Et surtout, c’est à la lumière (à la fois idéale, et pleinement réelle) du Bien que nous pouvons au mieux caractériser, requalifier, réhabiliter les vertus ou dispositions qui en dépendent : comme la liberté – qui n’est alors plus auto-affirmation héroïco-capricieuse de nos buts arbitraires, mais « conquête disciplinée du moi », maîtrise dans « la clarification de la vision des choses et la domination des pulsions égoïstes » (p.178) ; comme l’humilité qui n’est plus timidité maladive envers la vie, mais « respect désintéressé envers le réel » (p.171) ; comme la lucidité, qui est, non masochiste torture psycho-intellectuelle, mais progrès moral vers des « intuitions de moins en moins trompeuses de l’unité » (p.170) du Bien ! Le Bien est un attracteur idéal (donc infatigable), pur (donc non-vicié), fécond (donc renouvelant l’énergie même qu’il donne), et Iris Murdoch (qu’il était temps de laisser elle-même parler) l’écrit avec une sobriété et une justesse admirables :
« J’estime qu’il y a place, à l’intérieur comme à l’extérieur de la religion, pour une sorte de contemplation du Bien, non pas réservée à quelques experts élus, mais ouverte aux hommes et aux femmes ordinaires : il s’agit là d’une attention qui n’est pas simple planification de bonnes actions particulières, mais effort pour se détourner entièrement du moi en direction d’une perfection transcendante et lointaine ; en direction d’une source d’énergie non-viciée, source de vertu inédite et complètement insoupçonnée. Cet effort, qui est détournement de l’attention de la particularité, peut être du plus grand secours quand les difficultés paraissent insolubles, et tout spécialement quand des sentiments de culpabilité placent régressivement le regard sous l’attraction du moi. Tel est le vrai mysticisme auquel s’identifie la moralité : une sorte de prière non-dogmatique, mais réelle et importante, même si elle est aussi, sans doute, difficile à pratiquer et facilement sujette à toutes sortes de déformations » (p.182).

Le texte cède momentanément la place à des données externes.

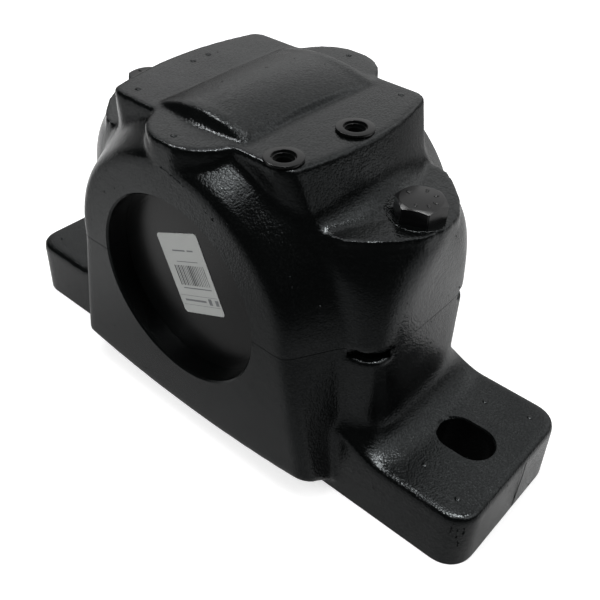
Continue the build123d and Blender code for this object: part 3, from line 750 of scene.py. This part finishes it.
# end cover: a satin disc set back in the front opening, with two faint rings near its edge
cover = {"face": -46.9, "back": -43.9, "radius": 49.9, "ringRadii": (39.2, 40.6), "ringDepth": 0.02,
         "ringHalf": 0.3}


def coverMesh():
    face, deep = cover["face"], cover["face"] + cover["ringDepth"]
    profile = [(cover["back"], 0), (cover["back"], cover["radius"]), (face, cover["radius"])]
    for radius in reversed(cover["ringRadii"]):
        profile += [(face, radius + cover["ringHalf"]), (deep, radius), (face, radius - cover["ringHalf"])]
    return meshOf(turned(profile + [(face, 0)], 160), "endCover", 30)


newPiece("endCover", coverMesh(), coverBlack, "end_cover")


# paper label on the cover: plain bars and blocks only, placed as shares of its width and height
label = {
    "x": -1.4, "z": 82.5, "turn": 24.0, "width": 27.4, "height": 38.2, "corner": 1.8, "thickness": 0.18,
    "inkLift": 0.03,
    "barShare": (0.18, 0.93), "barRows": (0.39, 0.64), "bars": 17, "narrow": 0.22, "wide": 0.85, "seed": 4,
    "blocks": ((0.26, 0.58, 0.200, 0.218), (0.63, 0.78, 0.200, 0.218), (0.27, 0.80, 0.338, 0.348),
               (0.20, 0.90, 0.668, 0.682), (0.05, 0.97, 0.770, 0.775), (0.12, 0.66, 0.820, 0.845),
               (0.72, 0.80, 0.790, 0.870), (0.88, 0.96, 0.800, 0.870), (0.05, 0.97, 0.890, 0.895)),
}


def labelPoint(across, down):
    # a place on the label, given as shares of its width from the left and of its height from the top
    lift = label["thickness"] + label["inkLift"]
    return Vector(((across - 0.5) * label["width"], (0.5 - down) * label["height"], lift)) * mm


def onLabel():
    # label's own plane, across and up it, laid on the cover's face
    plane = Matrix(((1, 0, 0, 0), (0, 0, -1, 0), (0, 1, 0, 0), (0, 0, 0, 1)))
    start = Matrix.Translation(Vector((label["x"], cover["face"], label["z"])) * mm)
    return start @ plane @ Matrix.Rotation(math.radians(label["turn"]), 4, "Z")


def barTree(material):
    tree, given = newTree("labelBars", {"Count": "Int", "Seed": "Int", "Pitch": "Float", "Height": "Float",
                                        "Narrow": "Float", "Wide": "Float"})
    step = addNode(tree, "ShaderNodeCombineXYZ", {"X": given["Pitch"]})
    line = addNode(tree, "GeometryNodeMeshLine", {"Count": given["Count"], "Offset": step.outputs["Vector"]})
    bar = addNode(tree, "GeometryNodeMeshGrid", {"Size X": 1.0, "Size Y": 1.0, "Vertices X": 2,
                                                 "Vertices Y": 2})
    width = addNode(tree, "FunctionNodeRandomValue", {2: given["Narrow"], 3: given["Wide"],
                                                      "Seed": given["Seed"]})
    size = addNode(tree, "ShaderNodeCombineXYZ", {"X": width.outputs[1], "Y": given["Height"], "Z": 1.0})
    placed = addNode(tree, "GeometryNodeInstanceOnPoints", {
        "Points": line.outputs["Mesh"], "Instance": bar.outputs["Mesh"], "Scale": size.outputs["Vector"]})
    return finishTree(tree, placed.outputs["Instances"], material, smooth=False)


def labelBars():
    left, right = label["barShare"]
    top, bottom = label["barRows"]
    width, height = label["width"], label["height"]
    bars = grown(bpy.data.meshes.new("labelBars"), barTree(labelInk), {
        "Count": label["bars"], "Pitch": (right - left) * width / label["bars"] * mm, "Seed": label["seed"],
        "Height": (bottom - top) * height * mm, "Narrow": label["narrow"] * mm, "Wide": label["wide"] * mm})
    bars.transform(onLabel() @ Matrix.Translation(labelPoint(left, (top + bottom) / 2)))
    return bars


def labelBlocks():
    bm = bmesh.new()
    for left, right, top, bottom in label["blocks"]:
        corners = ((left, bottom), (right, bottom), (right, top), (left, top))
        bm.faces.new([bm.verts.new(labelPoint(u, v)) for u, v in corners])
    bm.transform(onLabel())
    return meshOf(bm, "labelBlocks")


sheet = prism(roundedOutline(label["width"], label["height"], label["corner"]), 0, label["thickness"])
sheet.transform(onLabel())
# the label paper's grey is painted shade from the recess around the cover
newPiece("coverLabel", meshOf(sheet, "coverLabel"), labelPaperWithPaintedShade, "cover_label")
newPiece("labelBars", labelBars(), labelInk)
newPiece("labelBlocks", labelBlocks(), paleInk)
print("fittings made")


# the inner pieces keep their CAD shapes
finishes = {
    "outer_ring": bearingSteel, "inner_ring": bearingSteel, "rollers_front": bearingSteel,
    "rollers_rear": bearingSteel, "cage_front": cageSteel, "cage_rear": cageSteel, "guide_ring": cageSteel,
    "adapter_sleeve": sleeveSteel, "lock_washer": sleeveSteel, "lock_nut": sleeveSteel,
    "locating_ring_front": ringIron, "locating_ring_rear": ringIron, "shaft_seal_upper": sealRubber,
    "shaft_seal_lower": sealRubber, "cover_strip": sealRubber, "dowel_pin_right": pinSteel,
    "dowel_pin_left": pinSteel,
}
for node, material in finishes.items():
    nodes[node].data.materials.clear()
    nodes[node].data.materials.append(material)


# room as the black paint mirrors it: pale wall behind, window at the right, dark side behind the camera
room = {
    "dark": 0.03,
    "patches": (                 # azimuth from the front and elevation, inner and outer reach, strength
        (-155, 38, 16, 50, 0.80), (-120, 26, 6, 18, 0.20), (148, 34, 12, 38, 0.75), (108, 50, 10, 24, 1.15),
        (98, 26, 4, 18, 0.35), (-98, 4, 6, 26, 0.25), (0, 78, 8, 20, 2.3), (-140, 67, 3, 11, 2.5),
        (88, 64, 4, 16, 1.8),
    ),
    # softbox above, small lamps that only the edges catch, fill that lights the label and isn't mirrored
    "lamps": (                   # azimuth, elevation, distance and width in metres, watts, rays that miss it
        ("softbox", -4, 77, 0.8, 0.22, 0.45, None),
        ("edgeLamp", -88, 60, 0.8, 0.16, 1.3, "visible_diffuse"),
        ("edgeLamp", 100, 70, 0.8, 0.16, 2.2, "visible_diffuse"),
        ("edgeLamp", 60, 83, 0.8, 0.16, 2.2, "visible_diffuse"),
        ("fill", -25, 35, 1.2, 0.8, 7.0, "visible_glossy"),
    ),
}
# pale paper under the block; what the paint mirrors of it is a painted glow, set in metres from the block's
# middle
floorPaper = {
    "colour": "#ececec", "roughness": 0.9, "glow": 0.6, "below": 0.3, "half": 3.0,
    "fade": (0.15, 0.42, 0.34, 0.05),
    "patches": ((-145, 70, 125, 0.32), (115, 6, 32, 0.50), (-96, 5, 26, 0.45), (-38, 5, 20, 0.38)),
    "patchesFrom": (0.10, 0.20, 0.0, 1.0), "block": (0.135, 0.035, 0), "edge": (-0.012, 0.004, 0.06, 1.0),
}


def direction(azimuth, elevation=0):
    az, el = math.radians(azimuth), math.radians(elevation)
    return Vector((math.sin(az) * math.cos(el), -math.cos(az) * math.cos(el), math.sin(el)))


def addPatch(tree, way, middle, inner, outer, gain, total):
    # soft round patch of light about one direction, added to what is there
    facing = addNode(tree, "ShaderNodeVectorMath", {0: way, 1: middle}, operation="DOT_PRODUCT")
    patch = addNode(tree, "ShaderNodeMapRange", {
        "Value": facing.outputs["Value"], "From Min": math.cos(math.radians(outer)),
        "From Max": math.cos(math.radians(inner)), "To Min": 0.0, "To Max": gain},
        interpolation_type="SMOOTHSTEP")
    both = addNode(tree, "ShaderNodeMath", {0: total, 1: patch.outputs["Result"]}, operation="ADD")
    return both.outputs["Value"]


def wallLight():
    world = bpy.data.worlds.new("studio")
    scene.world = world
    world.use_nodes = True
    tree = world.node_tree
    way = addNode(tree, "ShaderNodeTexCoord").outputs["Generated"]
    total = room["dark"]
    for azimuth, elevation, inner, outer, gain in room["patches"]:
        total = addPatch(tree, way, direction(azimuth, elevation), inner, outer, gain, total)
    path = addNode(tree, "ShaderNodeLightPath")
    strength = addNode(tree, "ShaderNodeMix", {"Factor": path.outputs["Is Camera Ray"], "A": total, "B": 1.0},
                       data_type="FLOAT")
    background = tree.nodes["Background"]
    background.inputs["Color"].default_value = (1, 1, 1, 1)
    tree.links.new(strength.outputs["Result"], background.inputs["Strength"])


def areaLamp(name, azimuth, elevation, away, size, power, unseenBy):
    lamp = bpy.data.lights.new(name, "AREA")
    lamp.shape = "DISK"
    lamp.size = size
    lamp.energy = power
    thing = bpy.data.objects.new(name, lamp)
    scene.collection.objects.link(thing)
    way = direction(azimuth, elevation)
    thing.location = boreAxis + way * away
    thing.rotation_mode = "QUATERNION"
    thing.rotation_quaternion = (-way).to_track_quat("-Z", "Y")
    if unseenBy:
        setattr(thing, unseenBy, False)


def paperFloor():
    bm = bmesh.new()
    half, low = floorPaper["half"], -floorPaper["below"] * mm
    corners = ((-half, -half), (half, -half), (half, half), (-half, half))
    bm.faces.new([bm.verts.new((x, y, low)) for x, y in corners])
    floor = bpy.data.objects.new("floor", meshOf(bm, "floor"))
    scene.collection.objects.link(floor)
    limits = {name: dict(zip(rangeSockets, floorPaper[name])) for name in ("fade", "patchesFrom", "edge")}
    material, tree, shader, place = newMaterial("mattWhitePaper", floorPaper["colour"],
                                                floorPaper["roughness"])
    path = addNode(tree, "ShaderNodeLightPath").outputs
    seen = addNode(tree, "ShaderNodeMath", {0: path["Is Camera Ray"], 1: floorPaper["glow"]},
                   operation="MULTIPLY")
    glow = addNode(tree, "ShaderNodeEmission", {"Strength": seen.outputs["Value"]})
    shown = addNode(tree, "ShaderNodeAddShader", {0: shader.outputs["BSDF"], 1: glow.outputs["Emission"]})
    # gloss sees a painted glow in place of the paper as the room would light it, paler away from the dark
    # side
    flat = addNode(tree, "ShaderNodeVectorMath", {0: place}, operation="NORMALIZE").outputs["Vector"]
    away = addNode(tree, "ShaderNodeVectorMath", {0: place}, operation="LENGTH").outputs["Value"]
    base = addNode(tree, "ShaderNodeMapRange", {"Value": away, **limits["fade"]})
    pale = 0.0
    for azimuth, inner, outer, gain in floorPaper["patches"]:
        pale = addPatch(tree, flat, direction(azimuth), inner, outer, gain, pale)
    clear = addNode(tree, "ShaderNodeMapRange", {"Value": away, **limits["patchesFrom"]},
                    interpolation_type="SMOOTHSTEP")
    paler = addNode(tree, "ShaderNodeMath", {0: pale, 1: clear.outputs["Result"]}, operation="MULTIPLY")
    both = addNode(tree, "ShaderNodeMath", {0: paler.outputs["Value"], 1: base.outputs["Result"]},
                   operation="ADD")
    # painted shade: the mirrored glow fades to nothing under the block itself
    across = addNode(tree, "ShaderNodeVectorMath", {0: place}, operation="ABSOLUTE")
    beyond = addNode(tree, "ShaderNodeVectorMath", {0: across.outputs["Vector"], 1: floorPaper["block"]},
                     operation="SUBTRACT")
    sides = addNode(tree, "ShaderNodeSeparateXYZ", {"Vector": beyond.outputs["Vector"]})
    outside = addNode(tree, "ShaderNodeMath", {0: sides.outputs["X"], 1: sides.outputs["Y"]},
                      operation="MAXIMUM")
    lit = addNode(tree, "ShaderNodeMapRange", {"Value": outside.outputs["Value"], **limits["edge"]},
                  interpolation_type="SMOOTHSTEP")
    strength = addNode(tree, "ShaderNodeMath", {0: both.outputs["Value"], 1: lit.outputs["Result"]},
                       operation="MULTIPLY")
    mirrored = addNode(tree, "ShaderNodeEmission", {"Strength": strength.outputs["Value"]})
    choice = addNode(tree, "ShaderNodeMixShader", {0: path["Is Glossy Ray"], 1: shown.outputs["Shader"],
                                                   2: mirrored.outputs["Emission"]})
    tree.links.new(choice.outputs["Shader"], tree.nodes["Material Output"].inputs["Surface"])
    floor.data.materials.append(material)


lens = {"place": (0.2046, -0.2198, 0.2904), "azimuth": 40.09, "elevation": 39.68, "roll": 1.94,
        "focal": 48.055, "sensor": 36, "nearest": 0.01}


def addCamera():
    az, el, roll = (math.radians(lens[angle]) for angle in ("azimuth", "elevation", "roll"))
    ahead = Vector((-math.sin(az) * math.cos(el), math.cos(az) * math.cos(el), -math.sin(el)))
    right = Vector((math.cos(az), math.sin(az), 0))
    up = right.cross(ahead)
    turnedRight = right * math.cos(roll) + up * math.sin(roll)
    turnedUp = -right * math.sin(roll) + up * math.cos(roll)
    camera = bpy.data.objects.new("camera", bpy.data.cameras.new("camera"))
    camera.data.lens = lens["focal"]
    camera.data.sensor_width = lens["sensor"]
    camera.data.clip_start = lens["nearest"]
    scene.collection.objects.link(camera)
    spin = Matrix((turnedRight, turnedUp, -ahead)).transposed().to_4x4()
    camera.matrix_world = Matrix.Translation(lens["place"]) @ spin
    scene.camera = camera


wallLight()
for lamp in room["lamps"]:
    areaLamp(*lamp)
paperFloor()
addCamera()
scene.view_settings.view_transform = "Standard"
print("studio ready")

N’ayons pas peur du mot « prière » employé ici, qui désigne une sorte de libre demande adressée par la conscience au meilleur d’elle-même. L’authentique courage intérieur trouve toujours les moyens de s’exaucer, puisque :
« Il n’y a pas de doctrine secrète compliquée. Nous sommes tous capables de critiquer, de modifier et d’agrandir le domaine d’obligations strictes dont nous avons hérité » (p.135).
On peut le dire autrement : l’idée du Bien nous fait seule préférer, définitivement, l’attention à l’addiction. Les addictions sont mauvaises parce qu’en agissant sur notre plaisir même de sentir, elles nous font d’autant moins sentir notre plaisir même d’agir. À l’inverse, il suffit de ressaisir que la justesse est notre véritable faim quotidienne pour décider de faire de l’attention « notre pain quotidien » (p.86). Une célèbre prière ne parle-t-elle pas du bien de se le fournir ?
Marc Wetzel
Iris Murdoch (1919-1989) ; la célèbre romancière était de formation philosophique (élève de Wittgenstein, elle a même enseigné à Oxford de 1948 à 1963). Son univers littéraire déploie, on le sait, l’infinie diversité humaine que sa méditation du Bien a donc tenté de circonscrire, sans la mépriser ni la trahir : on peut, par lui, aimer parfaitement l’individualité pourtant toujours imparfaite ; on peut aussi, par ce même Bien, trouver dans la réalité même de l’art (ainsi indéfiniment approfondissable) de quoi nous guérir des illusions consolantes auxquelles nous expose son irréalité même. Ce merveilleux petit livre nous y dispose et aide. Merci à Jean-Gabriel You d’en avoir suggéré la republication.